When Beijing did kick off its plan to turn the yuan into an international currency, in mid-2009, it used Hong Kong as a testing ground, allowing the city to be the first to conduct cross-border trades in yuan. A year later, Beijing allowed yuan transfers from individual and financial firms' accounts, enabling Hong Kong firms to issue bonds, funds, shares or insurance policies in yuan.

"Many of our clients prefer to do yuan investment due to its continuous appreciation," said Joseph Tong Tang, an executive director of Sun Hung Kai Financial, highlighting the yuan's almost 30 per cent rise against the US and HK dollars since 2004.

"The prospects for the yuan are excellent as China is a huge market for investment. It is only a matter of time as to when the yuan will become an investment currency. But for the yuan to become a truly global currency, free convertibility is very important."

Last year, the mainland started to offer incentives to other cities to conduct yuan business. It included letting the yen and Australian dollar be traded directly with the yuan. Beijing also appointed separate yuan clearing banks in Singapore and Taiwan and next year will introduce a clearing system to allow overseas banks to directly clear yuan business with the PBOC.

Beijing has also earmarked Qianhai, in Shenzhen, and Shanghai as testing grounds for freer convertibility of the yuan, which is another blow to Hong Kong as investors can go directly through the two mainland cities.

Tan Shiming, a global yuan product manager at Citi, said Beijing wanted to see more offshore yuan hubs as part of its "go global" strategy.

"In comparison with Hong Kong, other offshore hubs will offer advantages that are crucial to establishing the yuan's presence in the rest of the world," Tan said. "The yuan offshore market is currently organised around Hong Kong but we expect the yuan offshore hubs could develop in a more independent way and that more hubs will be established to facilitate the path of yuan internationalisation."

He said the new offshore centres would not pose an immediate threat to Hong Kong due to its first mover advantage and closer relationship with mainland, but, in the long term, the city would need to develop new yuan products and services to compete.

Those thoughts were echoed by Mark Konyn, the chief executive of Cathay Conning Asset Management.
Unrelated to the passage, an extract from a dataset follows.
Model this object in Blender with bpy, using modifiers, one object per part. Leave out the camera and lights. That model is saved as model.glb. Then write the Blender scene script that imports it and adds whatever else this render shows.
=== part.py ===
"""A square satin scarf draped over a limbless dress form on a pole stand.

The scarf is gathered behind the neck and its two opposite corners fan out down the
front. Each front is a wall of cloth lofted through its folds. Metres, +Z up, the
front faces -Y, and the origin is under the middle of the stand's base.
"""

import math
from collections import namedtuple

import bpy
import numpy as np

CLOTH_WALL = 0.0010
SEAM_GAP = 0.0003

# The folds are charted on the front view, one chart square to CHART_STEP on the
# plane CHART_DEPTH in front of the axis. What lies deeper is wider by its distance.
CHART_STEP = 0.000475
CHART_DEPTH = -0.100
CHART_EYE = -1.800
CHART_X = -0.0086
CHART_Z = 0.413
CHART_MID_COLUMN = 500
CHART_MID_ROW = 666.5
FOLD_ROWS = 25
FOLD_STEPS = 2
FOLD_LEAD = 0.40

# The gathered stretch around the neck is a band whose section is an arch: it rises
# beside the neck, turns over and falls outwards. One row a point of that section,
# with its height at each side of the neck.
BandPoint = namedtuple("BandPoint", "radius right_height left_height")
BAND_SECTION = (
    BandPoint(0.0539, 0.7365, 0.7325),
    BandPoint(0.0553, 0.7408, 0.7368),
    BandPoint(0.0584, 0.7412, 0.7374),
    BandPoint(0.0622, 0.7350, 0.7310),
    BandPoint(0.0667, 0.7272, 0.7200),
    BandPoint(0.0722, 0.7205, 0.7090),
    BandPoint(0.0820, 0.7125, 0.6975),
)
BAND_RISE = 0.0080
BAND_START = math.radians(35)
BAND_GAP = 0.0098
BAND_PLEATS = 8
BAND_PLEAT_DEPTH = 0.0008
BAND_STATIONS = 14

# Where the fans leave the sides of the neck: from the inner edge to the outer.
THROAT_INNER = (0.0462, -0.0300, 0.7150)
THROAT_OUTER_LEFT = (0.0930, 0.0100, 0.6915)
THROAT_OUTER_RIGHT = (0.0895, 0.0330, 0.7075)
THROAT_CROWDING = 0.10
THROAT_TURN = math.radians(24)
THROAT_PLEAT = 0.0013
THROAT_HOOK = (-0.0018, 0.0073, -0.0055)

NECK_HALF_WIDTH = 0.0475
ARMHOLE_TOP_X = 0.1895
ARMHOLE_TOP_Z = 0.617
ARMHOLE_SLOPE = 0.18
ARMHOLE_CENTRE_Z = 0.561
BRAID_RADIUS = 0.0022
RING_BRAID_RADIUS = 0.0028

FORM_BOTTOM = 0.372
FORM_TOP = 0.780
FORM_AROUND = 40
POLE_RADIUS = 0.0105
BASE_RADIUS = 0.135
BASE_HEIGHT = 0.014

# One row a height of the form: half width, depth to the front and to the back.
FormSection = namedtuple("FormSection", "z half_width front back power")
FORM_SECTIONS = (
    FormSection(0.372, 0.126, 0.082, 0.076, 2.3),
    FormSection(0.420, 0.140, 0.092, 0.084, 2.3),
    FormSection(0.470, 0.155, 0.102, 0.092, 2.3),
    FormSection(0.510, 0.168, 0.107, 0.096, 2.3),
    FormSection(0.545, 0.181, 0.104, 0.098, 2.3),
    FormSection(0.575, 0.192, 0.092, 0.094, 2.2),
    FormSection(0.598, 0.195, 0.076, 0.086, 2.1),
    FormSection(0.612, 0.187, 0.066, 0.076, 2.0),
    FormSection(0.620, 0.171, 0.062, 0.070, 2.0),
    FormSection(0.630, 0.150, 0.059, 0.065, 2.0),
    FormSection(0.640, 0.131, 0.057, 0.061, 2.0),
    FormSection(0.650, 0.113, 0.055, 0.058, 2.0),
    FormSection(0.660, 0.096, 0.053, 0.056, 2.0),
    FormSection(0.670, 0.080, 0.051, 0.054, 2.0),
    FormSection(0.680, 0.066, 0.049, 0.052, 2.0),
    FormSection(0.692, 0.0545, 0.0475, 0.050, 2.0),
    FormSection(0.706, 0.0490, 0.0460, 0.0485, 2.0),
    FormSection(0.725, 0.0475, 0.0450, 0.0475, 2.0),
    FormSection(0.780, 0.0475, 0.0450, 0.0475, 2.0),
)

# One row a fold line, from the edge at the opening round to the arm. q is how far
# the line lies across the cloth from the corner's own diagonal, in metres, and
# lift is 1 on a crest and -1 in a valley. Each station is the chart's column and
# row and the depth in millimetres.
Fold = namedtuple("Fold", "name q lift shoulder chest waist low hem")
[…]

"Early mover advantage is clearly not going to be sufficient. This is because China is reforming its financial and banking sectors," Konyn said. "The endgame here is a fully open capital account and convertibility of the currency. Hong Kong will need to stay relevant as other centres develop, and this will include product and services development that support trade settlement and investment in the Chinese currency.
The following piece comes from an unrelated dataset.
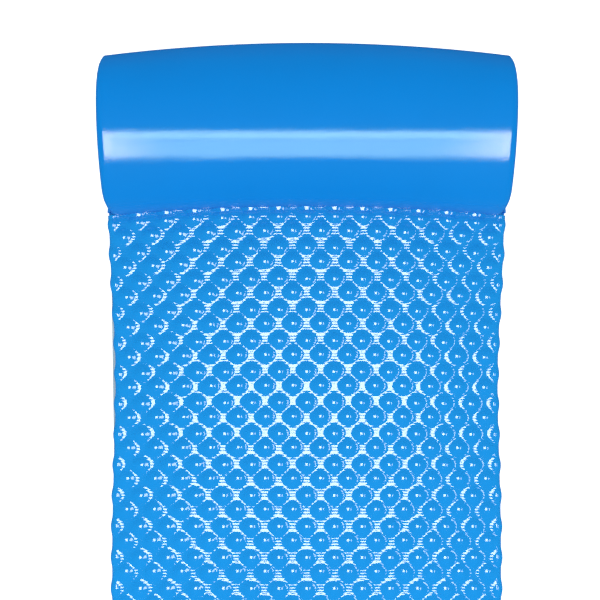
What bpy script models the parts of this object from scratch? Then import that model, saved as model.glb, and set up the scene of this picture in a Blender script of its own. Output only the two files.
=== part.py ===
"""Foam pool float with a rolled pillow, lying flat on its smooth underside.

Metres, +Z up. The foot is at -Y and the pillow at +Y. The origin is on the underside, in the middle of
the float's outline. One foam sheet runs from the foot to the head end, where it turns up and over a foam
log and comes down onto its own embossed face. A vinyl coat covers all that shows.
"""
import math

import bmesh
import bpy

# Plan of the sheet
LENGTH = 1.778
WIDTH = 0.660
WAIST_DRAW_IN = 0.023
FOOT_DRAW_IN = 0.008
WAIST_FROM_PILLOW = 0.300
WAIST_TO_FOOT_RUN = 0.350
FOOT_CORNER_RADIUS = 0.050
HEAD_BOW = 0.020
BOW_RUN = 0.790

# Thicknesses
FOAM_THICKNESS = 0.030
COAT_THICKNESS = 0.0008
BOND_THICKNESS = 0.0005
SEAT_GAP = 0.0003

# Embossed bumps of the upper face
BUMP_HEIGHT = 0.006
BUMP_PITCH = 0.0471
BUMP_ROW_SPACING = 0.0257
ODD_ROW_ADVANCE = 0.0025
FIRST_ROW_FROM_PILLOW = 0.0145

# Side profile of the pillow
PILLOW_HEIGHT = 0.148
PILLOW_DEPTH = 0.262
CREST_FROM_BACK = 0.098
BACK_RADIUS = 0.048
BACK_CENTRE_HEIGHT = 0.072
HEEL_RADIUS = 0.060
NOSE_RADIUS = 0.060
NOSE_CENTRE_HEIGHT = 0.041

# Facets
CORNER_FACETS = 4
TURN_FACETS = 4
CREST_BACK_FACETS = 2
CREST_FRONT_FACETS = 4
UNDER_LOG_STATIONS = 2
HEEL_SEAM = 1
LEAST_ROW_SHARE = 0.1
BAND_SIDES = 4
WELD_DISTANCE = 0.00001

# Depths below the smooth outer face, one layer after another
FOAM_DEPTH = COAT_THICKNESS + SEAT_GAP
FOAM_TOP_DEPTH = FOAM_DEPTH + FOAM_THICKNESS
COAT_SEAT_DEPTH = FOAM_TOP_DEPTH + SEAT_GAP
COAT_TOP_DEPTH = COAT_SEAT_DEPTH + COAT_THICKNESS
LOG_WRAP_DEPTH = FOAM_TOP_DEPTH + SEAT_GAP
CORE_BOND_TOP_DEPTH = FOAM_TOP_DEPTH + SEAT_GAP + BOND_THICKNESS
LOG_BASE_DEPTH = CORE_BOND_TOP_DEPTH + SEAT_GAP
FLAP_BOND_BASE = COAT_TOP_DEPTH + SEAT_GAP
FLAP_BOND_TOP = FLAP_BOND_BASE + BOND_THICKNESS
FLAP_BASE = FLAP_BOND_TOP + SEAT_GAP

# Lines across the float
FOOT_Y = -LENGTH / 2
BACK_Y = LENGTH / 2
NOSE_Y = BACK_Y - PILLOW_DEPTH
WAIST_Y = NOSE_Y - WAIST_FROM_PILLOW
FOAM_FOOT_Y = FOOT_Y + FOAM_DEPTH
FOAM_CORNER_RADIUS = FOOT_CORNER_RADIUS - FOAM_DEPTH
CORNER_CENTRE_Y = FOOT_Y + FOOT_CORNER_RADIUS

COLUMN_COUNT = 2 * round(WIDTH / BUMP_PITCH)
LATTICE_START_Y = NOSE_Y - FIRST_ROW_FROM_PILLOW
ROW_COUNT = round((LATTICE_START_Y - FOAM_FOOT_Y) / BUMP_ROW_SPACING)
ROW_STEP = (LATTICE_START_Y - FOAM_FOOT_Y) / ROW_COUNT
ODD_ROW_STEP = ROW_STEP - ODD_ROW_ADVANCE

COLLECTION_NAME = "pool_float"
COAT_COLOUR = (0.012, 0.230, 0.690, 1.0)
FOAM_COLOUR = (0.560, 0.760, 0.860, 1.0)
CORE_COLOUR = (0.740, 0.770, 0.790, 1.0)
BOND_COLOUR = (0.830, 0.780, 0.600, 1.0)
COAT_ROUGHNESS = 0.25
FOAM_ROUGHNESS = 0.90
BOND_ROUGHNESS = 0.45


def clear_scene():
    """Remove every object, so that the script can be run again."""
    for old in list(bpy.data.objects):
        bpy.data.objects.remove(old, do_unlink=True)


def make_material(name, colour, roughness):
    """Return a Principled material with one colour and one roughness."""
    material = bpy.data.materials.new(name)
    material.use_nodes = True
    shader = material.node_tree.nodes["Principled BSDF"]
    shader.inputs["Base Color"].default_value = colour
    shader.inputs["Roughness"].default_value = roughness
    shader.inputs["Metallic"].default_value = 0.0
    return material


def ease(share):
    """Go from 0 to 1 with a soft start and end."""
    share = min(max(share, 0.0), 1.0)
    return share * share * (3.0 - 2.0 * share)


def foam_half_width(y):
    """Half of the foam's width at y, without the rounding of the foot corners."""
    draw_in = 0.0
    if y < NOSE_Y:
        rise = max((y - WAIST_Y) / WAIST_FROM_PILLOW, 0.0)
        draw_in = WAIST_DRAW_IN * (1.0 - rise * rise)
    if y < WAIST_Y:
        draw_in -= (WAIST_DRAW_IN - FOOT_DRAW_IN) * ease((WAIST_Y - y) / WAIST_TO_FOOT_RUN)
    return (WIDTH - draw_in) / 2 - FOAM_DEPTH


def across(share, y):
    """Place a column on x. Near the foot the outer columns close in along the rounded corners."""
    half = foam_half_width(y)
    reach = abs(share) * half
    below = min(max(CORNER_CENTRE_Y - y, 0.0), FOAM_CORNER_RADIUS)
    loss = FOAM_CORNER_RADIUS - math.sqrt(FOAM_CORNER_RADIUS ** 2 - below ** 2)
    start = half - 2 * FOAM_CORNER_RADIUS
    reach -= loss * max(reach - start, 0.0) / (half - start)
    return math.copysign(reach, share)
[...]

"From a diversification perspective, some investors have already begun to build positions in yuan and this will likely increase as the pace of reform accelerates. China continues to offer access to unique investment opportunities and many are priced in yuan. The expectation is that the domestic China bond market will grow substantially and become attractive for international investors."

Andrew Fung, an executive director of Hang Seng Bank, said Hong Kong was the definite leader in yuan business, with a much bigger deposit base than other centres. At end-July, the city had 695 billion yuan deposited, compared with 109 billion yuan in London in April last year.

"Taiwan's growing fast but it is a local market of its own," Fung said. "It is good to have more centres to market yuan and provide service. Most of the yuan flows eventually end up in Hong Kong as we are the most liquid market in all products."

As of March, 19 per cent of Sino-foreign trade was settled in yuan, compared with 0.4 per cent in 2010. The yuan is expected to become the fourth most used currency in global trade by 2020, according to Standard Chartered senior economist Kevin Lau.

With more usage of the yuan, some are concerned that the Hong Kong dollar could be marginalised.

According to the Bank for International Settlements, trading between the yuan and other currencies grew to 17.8 per cent of total average daily turnover in Hong Kong, close to the Hong Kong dollar's 18.2 per cent share.

Hong Kong Monetary Authority chief executive Norman Chan Tak-lam, however, played down worries and said it was inappropriate to conclude that the Hong Kong dollar was being marginalised just by looking at changes in foreign exchange turnover.

"As Hong Kong consolidates its position as a global hub for offshore yuan business, it is only natural that more financial transactions will involve the [yuan] and other foreign currencies. But we do not need to be overly concerned about this trend," Chan wrote in an article published by the HKMA this month.

Hong Kong's de facto central bank would continue to promote yuan business by enhancing yuan financial infrastructure and platforms and by promoting more fund flows between the onshore and the offshore yuan markets.